Onawa Promise Lacewell
WZB Berlin Social Science Center
Onawa Promise Lacewell
WZB Berlin Social Science Center

Abstract

Scholars identify the process of globalization as a key causal mechanism in the recent restructuring of the European political space. Phenomena such as the decreased salience of the class cleavage and the possibility of a new cleavage between winners and losers of globalization, as well as the rise of new parties on the right and left, are oft-cited consequences of this restructuring (Kriesi et al. 2012; Azmanova 2011; Kriesi et al. 2008). Change within actor constellations originally tied to social class is a particularly salient example of how such restructuring can change the very nature of electoral competition. Specifically, changes in electoral competition related to shifts in foundational cleavage structures pressure traditional mass parties and provide new opportunities for parties at the fringes of the political spectrum while, on the voter level, weakening the traditional linkage between class and partisanship. Drawing from the voter-party data set provided by the CMP/MARPOR project, this paper explores whether shifts at the voter level due to increased globalization pressures are mirrored by shifts at the party level.
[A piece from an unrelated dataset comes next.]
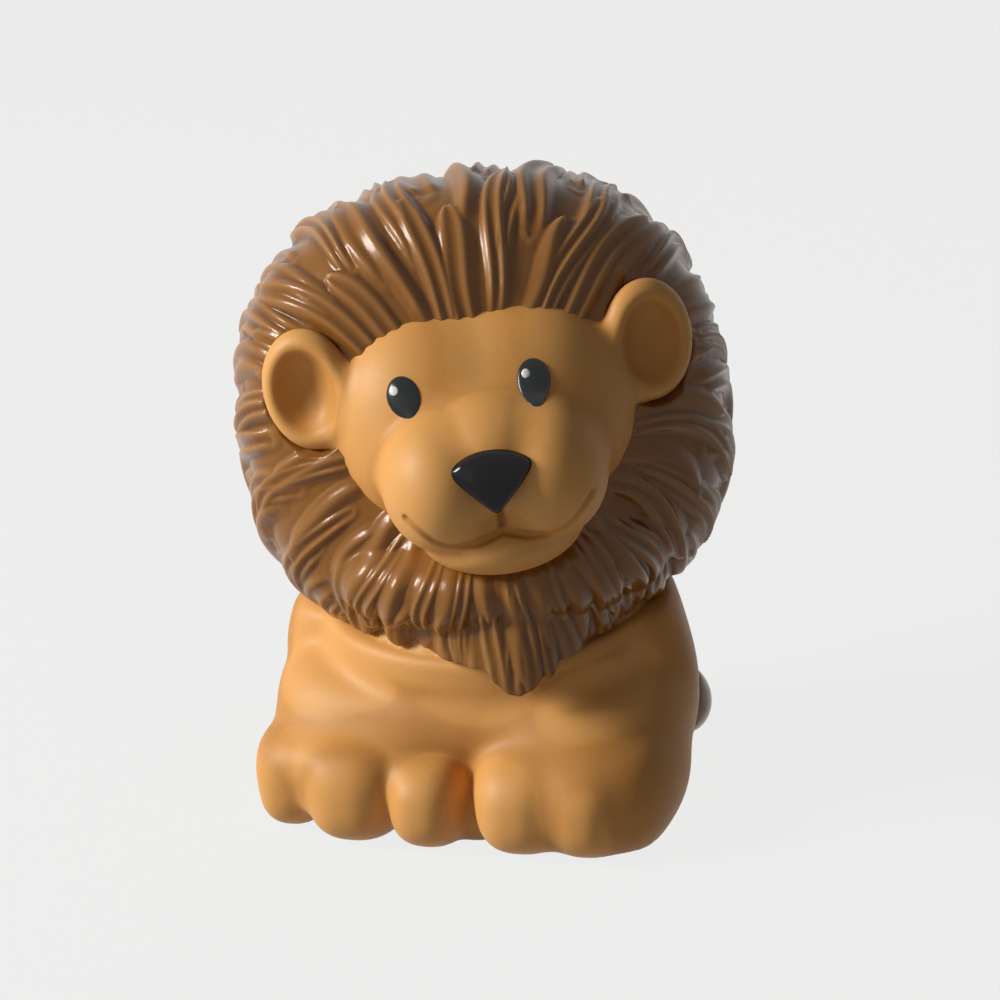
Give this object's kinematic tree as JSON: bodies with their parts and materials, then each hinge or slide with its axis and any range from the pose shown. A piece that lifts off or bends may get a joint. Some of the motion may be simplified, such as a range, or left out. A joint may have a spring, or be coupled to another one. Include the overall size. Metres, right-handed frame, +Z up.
{
  "type": "toy wild animal figure",
  "caption": "Chunky moulded toy lion lying with its paws forward: glossy brown mane, round cup ears, black eyes and nose, and a big head that turns on its neck.",
  "frame": {"origin": "on the ground under the trunk, in the body's mid-plane, at the base plate's middle", "axes": "+Z up; the body faces -Y, so the lion's left side is +X"},
  "size_m": [0.047, 0.0438, 0.0615],
  "materials": {
    "tan_vinyl": "satin",
    "brown_vinyl": "glossy",
    "black_gloss": "glossy",
    "white_gloss": "glossy",
    "neck_plastic": "moulded"
  },
  "bodies": {
    "body": {"body_shell": "tan_vinyl", "base_plate": "tan_vinyl", "tail": "tan_vinyl", "tail_tuft": "brown_vinyl"},
    "head": {"face": "tan_vinyl", "mane_front": "brown_vinyl", "mane_back": "brown_vinyl", "nose": "black_gloss", "left_eye": "black_gloss", "right_eye": "black_gloss", "left_eye_glint": "white_gloss", "right_eye_glint": "white_gloss", "neck_spindle": "neck_plastic", "neck_clip": "neck_plastic"}
  },
  "joints": [
    {"name": "head_turn", "type": "hinge", "parent": "body", "child": "head", "pos_m": [0, -0.0017, 0.0222], "axis": [0, -0.1392, 0.9903], "range_deg": [-65, 25]}
  ]
}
From the supply side, I examine how traditional class based parties respond to new contested issues related to globalization while on the demand side I examine voter responses to such changes. The paper compares not only class based parties in Western European democracies but also examines how such restructuring has occurred in the US and what impact the decreased salience of the class cleavage has on voter-party linkages in a non-European party system. The inclusion of the U.S. in the analysis, the linking of voters and parties, and the use of manifesto-derived policy stances rather than media data to derive party positions all serve to extend current research on how electoral competition changes in the face of the breakdown of traditional cleavage structures.